6:53 pm on Aug 12, 2008 (gmt 0)



Why on earth would anyone want to simulate IE in Firefox!?

There's lots of good reasons. For a testing environment it's great - render with IE and firefox using only one browser instance.

I wouldn't class myself as "click happy" ;)

dstiles

7:42 pm on Aug 12, 2008 (gmt 0)

WebmasterWorld Senior Member 10+ Year Member Top Contributors Of The Month



Click-happy - yeah, but a Firefox user?! I'd have thought they'd have more sense.

And as a testing environment - you mean the Firefox plug-in simulates all of those nasty IE rendering bugs and atrocious CSS? Now that IS dedication to design! :)

Receptional Andy

7:46 pm on Aug 12, 2008 (gmt 0)



the Firefox plug-in simulates all of those nasty IE rendering bugs and atrocious CSS?

We're way off topic, but it's an embedded browser not a simulation. Single click to see the page rendered in IE. I know sites I work with have a lot of IE users. It's a useful plugin :)

dstiles

8:44 pm on Aug 12, 2008 (gmt 0)

WebmasterWorld Senior Member 10+ Year Member Top Contributors Of The Month



Sorry, Andy - and thanks for clearing up the puzzle! :)

Samizdata

9:48 pm on Aug 12, 2008 (gmt 0)

WebmasterWorld Senior Member 10+ Year Member Top Contributors Of The Month



The few occurrences of the "User-Agent:" prefix I have seen lately appeared to be link pre-fetchers.

Apart from the prefix the UA remains unchanged for subsequent human hits, always IE7 on Vista.

Digressing, I notice that IETab claims to allow Firefox to access Windows Update.

I wonder how much user-agent checking Microsoft does.

...

dstiles

10:44 pm on Aug 12, 2008 (gmt 0)

WebmasterWorld Senior Member 10+ Year Member Top Contributors Of The Month



Didn't I read somewhere that MS had a deal with AVG on Vista? Could that be where you're seeing the pre-fetches?

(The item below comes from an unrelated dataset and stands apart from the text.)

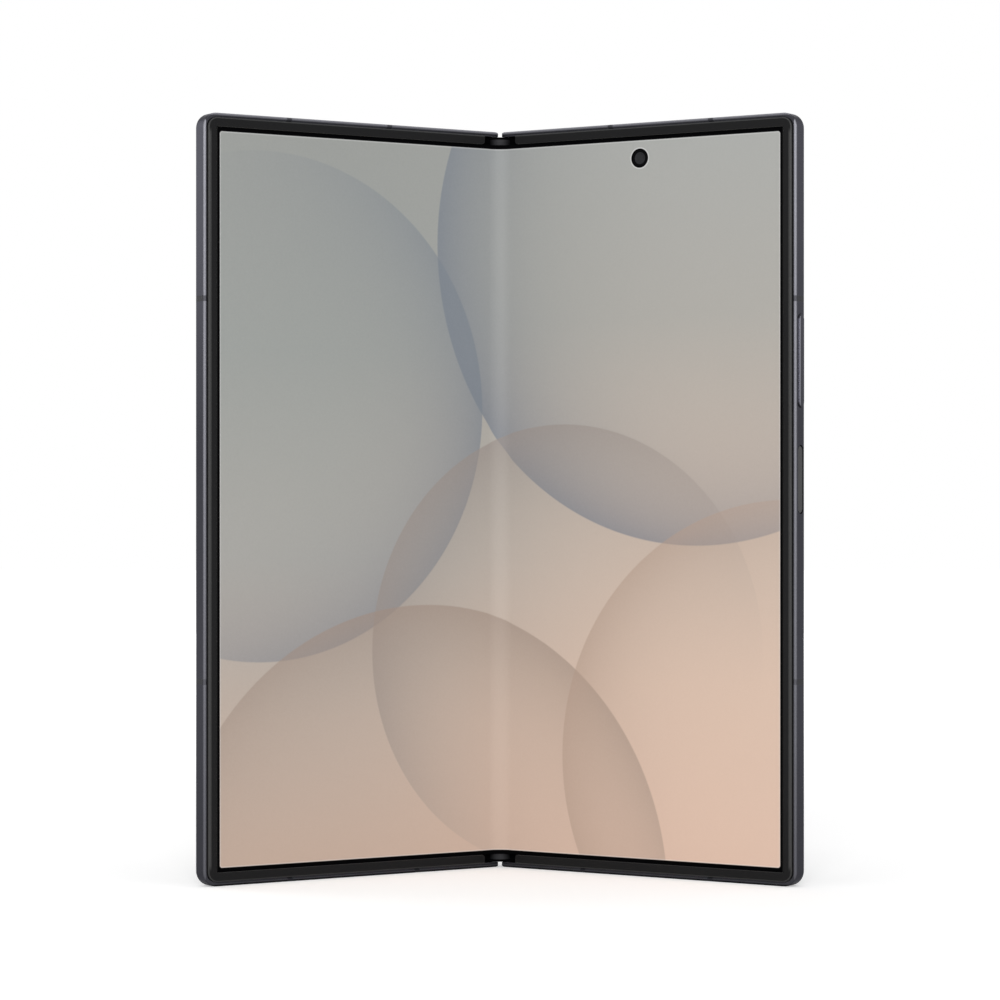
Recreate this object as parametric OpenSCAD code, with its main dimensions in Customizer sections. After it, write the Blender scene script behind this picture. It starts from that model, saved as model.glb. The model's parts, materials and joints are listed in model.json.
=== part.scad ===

I can't see Vista running MSIE-6 (does it?!) and that's a common one for me. I know I've been blocking it for a long time, not only in the form we're discussing but also without the hyphen, with a space, without the colon etc. The earliest I can locate this specific form is July 2006 when it came in as...

User-Agent: Mozilla/4.0 (compatible; MSIE 6.0; Windows NT 5.1)

This is surely pre-Vista in any distrubuted release quantity. Apart from the "media center" UAs I mentioned at the top, the MSIE-7's seem to be split roughly between NT 5.1 (XP) and NT 6.0.

I have to say that UA is fairly close to one of the AVG versions, possibly a pre-AVG version? But then, a large number of other robots use the same MSIE UA.